Context pruning. Remove irrelevant conversation history before sending to the model.
Semantic caching. Cache responses for semantically similar queries to avoid LLM calls entirely.
Model routing. Send simple queries to smaller, faster models. Reserve large models for complex tasks.
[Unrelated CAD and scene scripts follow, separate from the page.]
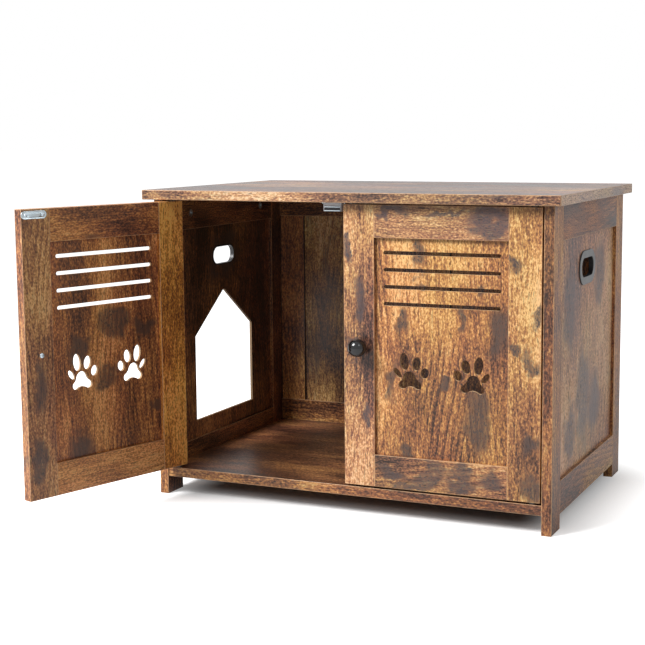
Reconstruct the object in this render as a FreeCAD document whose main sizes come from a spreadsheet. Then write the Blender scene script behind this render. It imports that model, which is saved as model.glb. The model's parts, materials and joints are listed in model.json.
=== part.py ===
import FreeCAD, Part
import math
import os
import Sketcher

# Two-door litter box cabinet: frame-and-panel sides and back between a top and a bottom board,
# a house-shaped pet entry in the left side, a lined hand hole in both sides, and two inset doors
# with air slots and paw cut-outs that swing on pivot pins.
# +Z is up, -Y is the front, and the origin is on the floor under the middle of the four legs.
# The doors stand as the left one is found in use: turned open by its rest angle.

# ---------------------------------------------------------------- driving dimensions (mm, degrees)
SIZES = [
    ("cabinet_height", 580), ("top_width", 800), ("top_depth", 530), ("top_thickness", 18),
    ("side_overhang", 15), ("front_overhang", 18), ("rear_overhang", 12), ("top_edge_round", 1.2),
    ("edge_ease", 0.5),
    ("frame_thickness", 18), ("leg_width", 54), ("side_top_rail_width", 62),
    ("side_bottom_rail_width", 59), ("side_bottom_rail_height", 26),
    ("panel_thickness", 5), ("groove_depth", 8), ("panel_play", 1),
    ("bottom_height", 34), ("bottom_thickness", 18), ("bottom_setback", 2),
    ("back_thickness", 12), ("back_stile_width", 58), ("back_top_rail_width", 58),
    ("back_bottom_rail_width", 46),
    ("entry_width", 236), ("entry_sill_height", 118), ("entry_drop", 130), ("entry_roof", 84),
    ("cutout_forward", 8), ("grip_drop", 30), ("grip_length", 84), ("grip_opening", 34),
    ("grip_wall", 2), ("grip_rim", 12), ("grip_rim_thickness", 2.5), ("grip_play", 0.25),
    ("grip_lip", 1.2), ("grip_edge_round", 1),
    ("door_gap_top", 3), ("door_gap_bottom", 4), ("door_gap_side", 3), ("door_gap_centre", 5),
    ("door_thickness", 18), ("door_stile_width", 58), ("door_rail_width", 58),
    ("pivot_inset", 15), ("left_door_angle", 107.5), ("right_door_angle", 0),
    ("slot_length", 215), ("slot_opening", 6.8), ("slot_pitch", 30), ("slot_drop", 26), ("slot_count", 4),
    ("paw_size", 52), ("paw_spacing", 115), ("paw_height", 198),
    ("knob_diameter", 32.5), ("knob_neck_diameter", 15), ("knob_neck", 4), ("knob_setting", 33),
    ("knob_screw_diameter", 4), ("knob_screw_head", 9), ("knob_screw_grip", 11),
    ("pin_diameter", 6), ("pin_engagement", 12), ("pin_running", 0.05), ("sleeve_wall", 1.5),
    ("sleeve_flange", 2), ("sleeve_running", 0.4),
    ("strike_length", 52), ("strike_height", 14), ("strike_thickness", 1.2), ("strike_boss", 1),
    ("strike_boss_length", 26), ("strike_boss_height", 7.7),
    ("strike_drop", 10), ("strike_screw_pitch", 35), ("strike_edge", 26),
    ("catch_gap", 0.3), ("catch_body_length", 35), ("catch_body_depth", 14), ("catch_body_height", 15),
    ("catch_flange_length", 50), ("catch_flange_thickness", 2.5), ("catch_wall", 2),
    ("magnet_thickness", 5), ("pole_thickness", 1.5), ("pole_reach", 1.5),
    ("small_screw_diameter", 3), ("small_screw_head", 6), ("small_screw_length", 12),
    ("dowel_diameter", 8), ("dowel_length", 30), ("side_dowel_pitch", 32), ("door_dowel_pitch", 24),
    ("hole_spare", 0.5),
    ("back_dowel_diameter", 6), ("back_dowel_length", 20), ("back_dowel_pitch", 30),
    ("cam_diameter", 15), ("cam_depth", 12.5), ("cam_place", 145), ("cam_play", 0.2),
    ("cam_reach_top", 31), ("cam_reach_bottom", 24), ("bolt_diameter", 7), ("bolt_bore_play", 0.5),
    ("bolt_neck", 4), ("bolt_thread_diameter", 5), ("bolt_thread_length", 11),
]

doc = FreeCAD.newDocument("LitterBoxCabinet")
sheet = doc.addObject("Spreadsheet::Sheet", "Sizes")


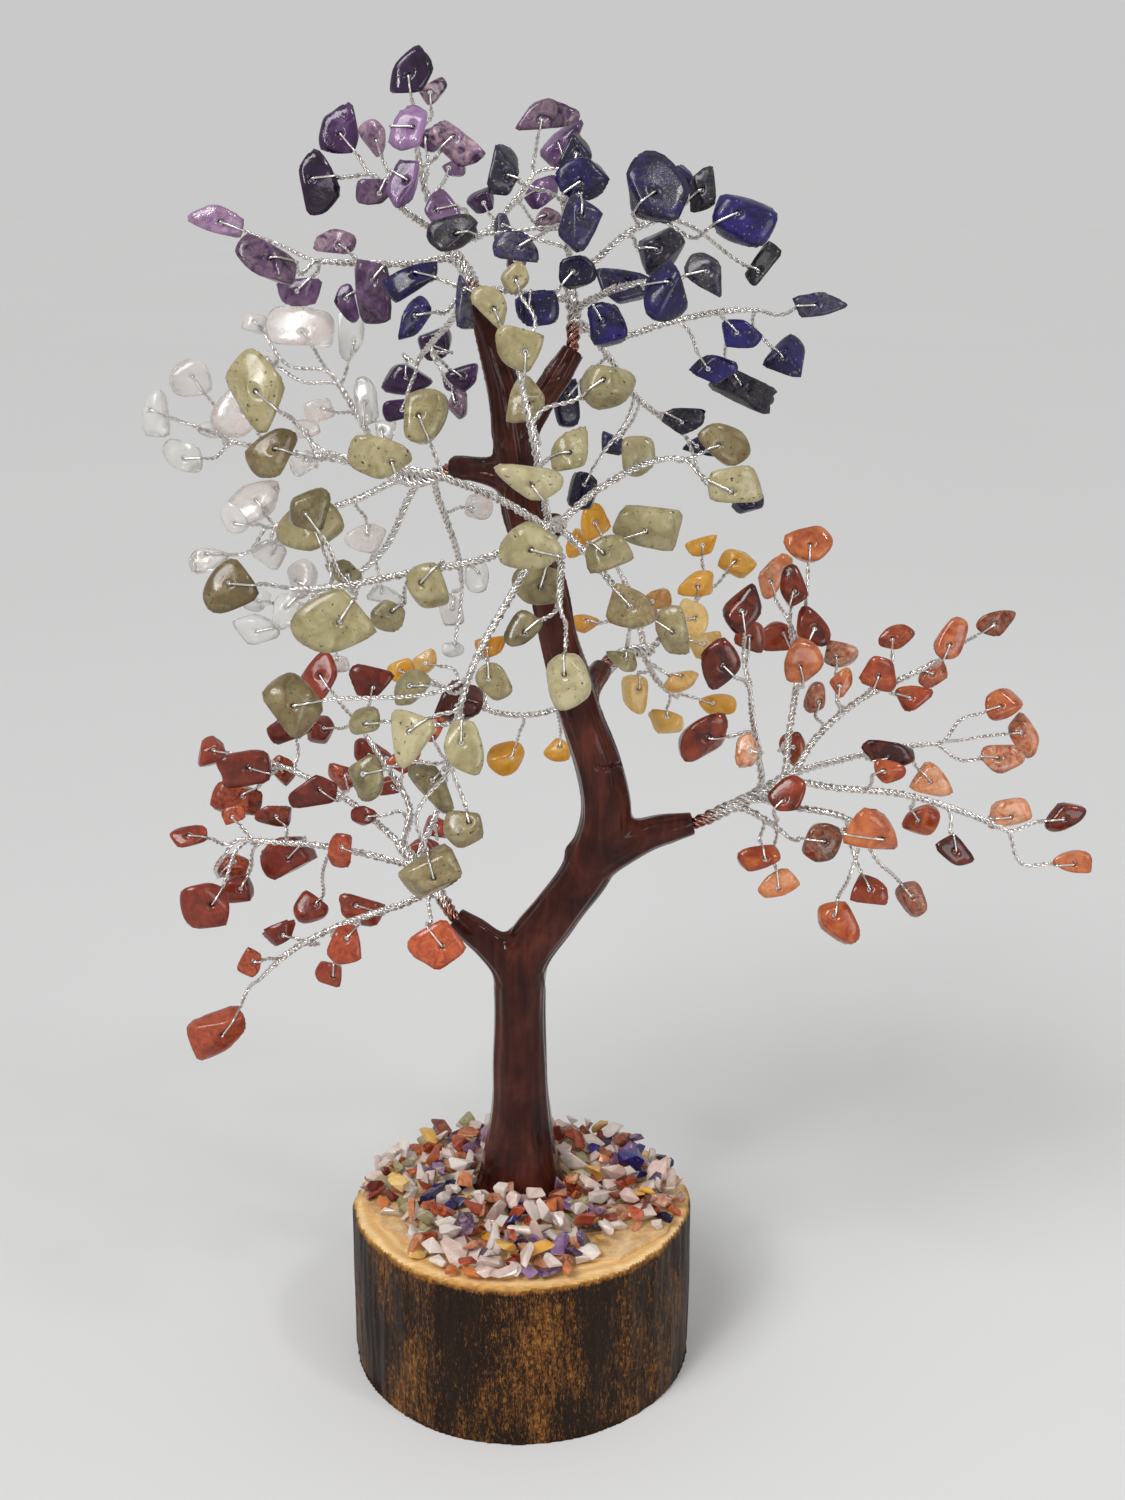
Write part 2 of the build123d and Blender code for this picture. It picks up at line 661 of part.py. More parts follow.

Setting SLOs for LLM Features

LLM SLOs should be defined separately from traditional API SLOs:

# llm-slo-definition.yaml
service: ai-chatbot
llm_slos:
  - name: streaming_responsiveness
    metric: time_to_first_token
    target: p95 < 2000ms
    window: 7d

  - name: generation_throughput
    metric: tokens_per_second
    target: avg > 40 tok/s
    window: 7d

  - name: completion_time
    metric: total_generation_time
    target: p95 < 10000ms
    window: 7d

  - name: availability
    metric: successful_requests / total_requests
    target: 99.5%
    window: 30d
    # Note: lower than typical API SLOs because LLM providers
    # have higher baseline error rates

  - name: rate_limit_headroom
    metric: requests_used / rate_limit
    target: peak < 80%
    window: 1d
    alert_at: 70%

Benchmarking Across Providers

When evaluating LLM providers, run standardized benchmarks:

# llm_benchmark.py
BENCHMARK_PROMPTS = [
    {"name": "short_qa", "prompt": "What is 2+2?", "expected_tokens": 10},
    {"name": "medium_summary", "prompt": "Summarize the key differences between REST and GraphQL in 3 sentences.", "expected_tokens": 80},
    {"name": "long_generation", "prompt": "Write a Python function that implements binary search with detailed docstring.", "expected_tokens": 200},
]

def benchmark_provider(client, model: str, runs: int = 10) -> dict:
    """Benchmark a provider/model combination."""
    results = {}
    for prompt_config in BENCHMARK_PROMPTS:
        metrics = []
        for _ in range(runs):
            m = measure_streaming(client, prompt_config["prompt"], model)
            metrics.append(m)

        results[prompt_config["name"]] = {
            "ttft_p50": sorted([m.ttft_ms for m in metrics])[len(metrics)//2],
            "ttft_p95": sorted([m.ttft_ms for m in metrics])[int(len(metrics)*0.95)],
            "tps_avg": sum(m.tokens_per_second for m in metrics) / len(metrics),
            "total_p50": sorted([m.total_generation_ms for m in metrics])[len(metrics)//2],
        }
    return results

This data informs provider selection, fallback prioritization, and SLO calibration. Run benchmarks weekly to track provider performance trends.